Знакомство Ломоносова с открытиями передового естествознания должно было подорвать у него всякое доверие к старой схоластической премудрости и привести к решительной ломке всего его мировоззрения.
Передовое научное и философское мировоззрение Ломоносова складывалось в России, зарождалось в русской демократической среде, из которой он вышел и в которую он попал с первых дней своего пребывания в Москве: пестрый мир торгующих крестьян, бывалых поморов, ремесленников, мещан, приказных, низшего духовенства. Тут были канцеляристы и стряпчие, лекари и подлекари, крепостные мастера и художники, получившие обрывки образования, русначетчики из простонародья.
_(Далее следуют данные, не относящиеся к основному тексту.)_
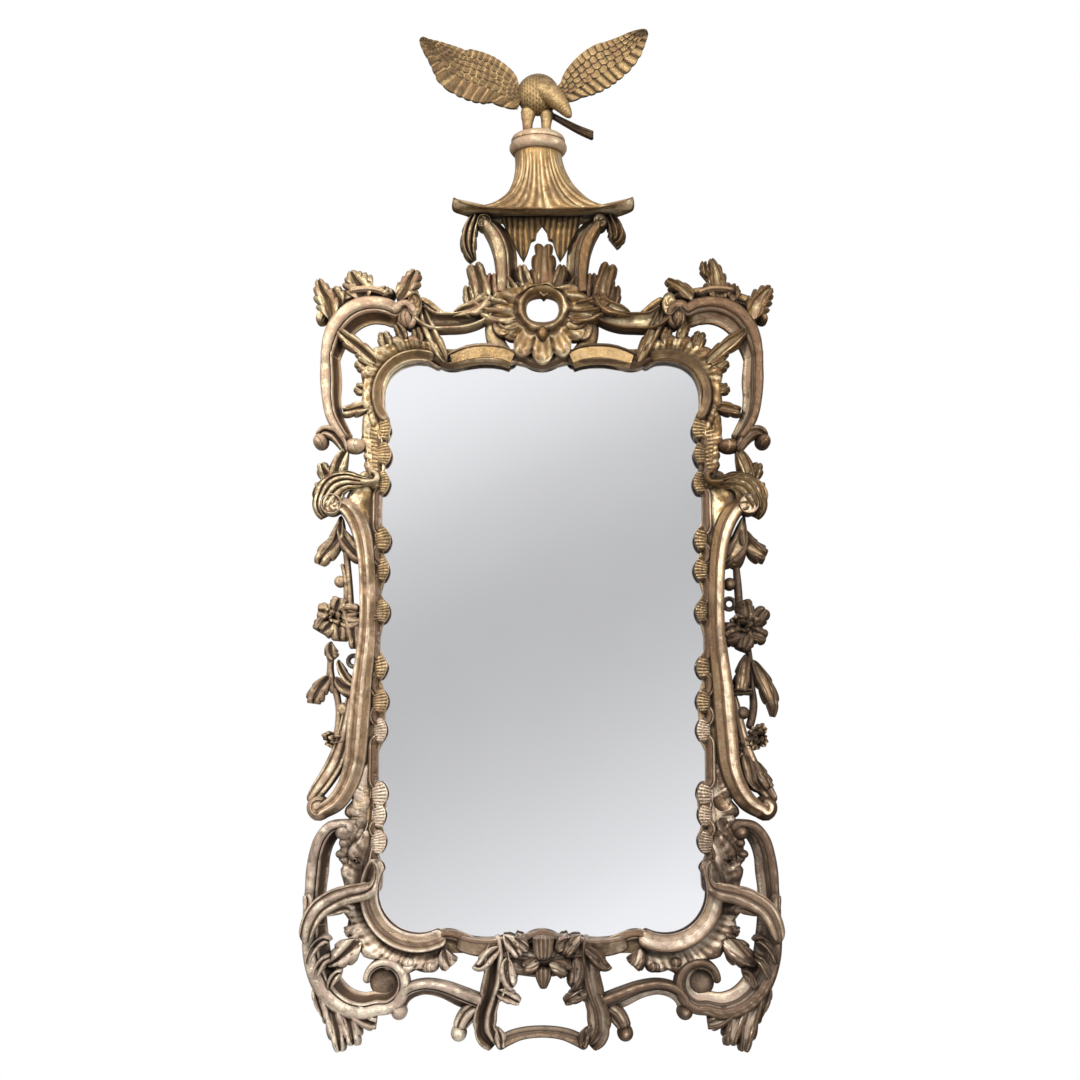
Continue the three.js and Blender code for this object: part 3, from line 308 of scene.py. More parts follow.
# %% [markdown]
# ## Surfaces
# A carved member is a section carried along a path, as a carver works a moulding along a drawn line. The
# path is a smooth curve through a few stations, each with a half width; the section is a relief across
# the member. Sculpting or subdivided boxes could do it too, but a grid of points gives the flutes and
# lobes their own rows. It is closed into a skin: it wraps round the member and each end gathers in a pole.

# %% Curves and shells
def unit(A):
    """Vectors of length 1."""
    return A / np.maximum(np.linalg.norm(A, axis=-1, keepdims=True), 1e-9)


def through(given, knots, at, order=1):
    """Cubic pieces through the given rows, one row to a knot, read at places along the knots. The slope
    at a knot is the finite difference over its neighbours."""
    slope = np.gradient(given, knots, axis=0, edge_order=order)
    k = np.clip(np.searchsorted(knots, at, side="right") - 1, 0, len(knots) - 2)
    h = (knots[k + 1] - knots[k])[:, None]
    x = (at - knots[k])[:, None] / h
    return ((1 + 2 * x) * (1 - x) ** 2 * given[k] + x * (1 - x) ** 2 * h * slope[k]
            + x ** 2 * (3 - 2 * x) * given[k + 1] + x ** 2 * (x - 1) * h * slope[k + 1])


def follow(stations, pace, extend=(0, 0)):
    """Stations joined by cubic pieces against the square root of the distance, read again at even steps
    of length with more steps near the ends. Extend carries an end straight on."""
    given = [np.array(s, float) for s in stations]
    for end, near, reach in ((0, 1, extend[0]), (-1, -2, extend[1])):
        if reach:
            step = given[end][:2] - given[near][:2]
            more = np.r_[given[end][:2] + step / np.hypot(*step) * reach, given[end][2]]
            given = [more] + given if end == 0 else given + [more]
    given = np.array(given)
    knots = np.r_[0, np.cumsum(np.sqrt(np.hypot(*np.diff(given[:, :2], axis=0).T)))]
    read = through(given, knots, np.linspace(0, knots[-1], 30 * len(given)), 2 if len(given) > 2 else 1)
    run = np.r_[0, np.cumsum(np.hypot(*np.diff(read[:, :2], axis=0).T))]
    even = np.linspace(0, run[-1], max(9, int(run[-1] / pace)))
    near = min(9.0, run[-1] / 4) * (1 - np.cos(np.linspace(0, np.pi / 2, 6)))
    even = np.unique(np.round(np.r_[even, near, run[-1] - near], 4))
    return even, np.stack([np.interp(even, run, column) for column in read.T], 1)


def wind(stations, centre, turn, sweep, radii, widths, count=9):
    """Stations followed by a spiral round a centre: the turn starts at an angle in degrees and sweeps
    on, while the radius and the half width go from their first to their second value."""
    share = np.linspace(0, 1, count)
    angle = np.radians(turn + sweep * share)
    r = radii[0] + (radii[1] - radii[0]) * share ** 0.85
    w = widths[0] + (widths[1] - widths[0]) * share
    return list(stations) + list(zip(centre[0] + r * np.cos(angle), centre[1] + r * np.sin(angle), w))


def hand(P):
    """The carver's hand: shallow waves of a third of a millimetre in depth, in plain sums of sines."""
    u, z = P[..., 0], P[..., 2]
    wave = (0.30 * np.sin(0.083 * u + 0.061 * z) + 0.24 * np.sin(0.131 * u - 0.117 * z + 1.7)
            + 0.10 * np.sin(0.31 * u + 0.23 * z + 0.4 + 1.5 * np.sin(0.07 * z)))
    P[..., 1] -= wave * np.clip((-P[..., 1] - 30) / 12, 0, 1)
    return P


def hollow_of(P, wrap):
    """How far the neighbours' mean lies in front of a point, along its normal, in millimetres: above 0
    in hollows and below 0 on ridges. Taken at two reaches."""
    def shift(A, k, axis):
        if axis == 1 and wrap:
            return np.roll(A, k, 1)
        return np.take(A, np.clip(np.arange(A.shape[axis]) - k, 0, A.shape[axis] - 1), axis)
    normal = unit(np.cross(shift(P, -1, 1) - shift(P, 1, 1), shift(P, -1, 0) - shift(P, 1, 0)))
    total = 0
    for k, weight in ((1, 1.6), (3, 0.5)):
        mean = sum(shift(P, s * k, axis) for s in (1, -1) for axis in (0, 1)) / 4
        total = total + weight * np.sum((mean - P) * normal, axis=2)
    return total


def outward(points, quads, hollow, tris=np.zeros((0, 3), int)):
    """Turns all faces round if the signed volume that they hold is negative."""
    split = np.concatenate([quads[:, :3], quads[:, [0, 2, 3]], tris])
    a, b, c = (points[split[:, i]] for i in range(3))
    if np.sum(a * np.cross(b, c)) < 0:
        quads, tris = quads[:, ::-1], tris[:, ::-1]
    return {"points": points, "quads": quads, "tris": tris, "hollow": hollow}


def skin(P):
    """A grid that wraps round in its second direction, closed by a pole at each end."""
    P = hand(P)
    n, m = P.shape[:2]
    cell = np.arange(n * m).reshape(n, m)
    right = np.roll(cell, -1, 1)
    quads = np.stack([cell[:-1], right[:-1], right[1:], cell[1:]], -1).reshape(-1, 4)
    tris = np.concatenate([np.stack([np.full(m, n * m), right[0], cell[0]], -1),
                           np.stack([np.full(m, n * m + 1), cell[-1], right[-1]], -1)])
    points = np.concatenate([P.reshape(-1, 3), P[0].mean(0)[None], P[-1].mean(0)[None]])
    return outward(points, quads, np.r_[hollow_of(P, True).ravel(), 0, 0], tris)


def loop_skin(P):
    """A grid that wraps round in both directions, joined into a ring."""
    n, m = P.shape[:2]
    cell = np.arange(n * m).reshape(n, m)
    over, right = np.roll(cell, -1, 0), np.roll(cell, -1, 1)
    quads = np.stack([cell, right, np.roll(over, -1, 1), over], -1).reshape(-1, 4)
    return outward(P.reshape(-1, 3), quads, hollow_of(P, True).ravel())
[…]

Главными коноводами всей этой разношерстной братии были бурсаки. «Руководителями и передовиками этой интеллигенции, — писал известный историк русского быта И. Забелин, — были грамотные люди, больше всего из отставных и не окончивших науки школьников Славяно-греко-латинской академии, особенно в лице приказных» [21] . С этой низшей интеллигенцией смыкались, жили одной жизнью и представители технических профессий, каких уже было немало в Москве и по всей России. Развитие русского народного хозяйства, разработка недр и лесов, рост мануфактур и торговли, возникновение крупного кораблестроения, горнометаллургической промышленности и т. д. вызвали огромную потребность в технической интеллигенции. Академия была постоянным и притом почти единственным резервуаром, откуда многочисленные государственные ведомства забирали к себе молодых людей, знающих, латынь, для подготовки самых различных специалистов.
21
И. 3абелин, Из хроники общественной жизни в Москве в XVIII столетии. В книге: Сборник Общества любителей российской словесностина 1891 год. М., 1891, стр. 557.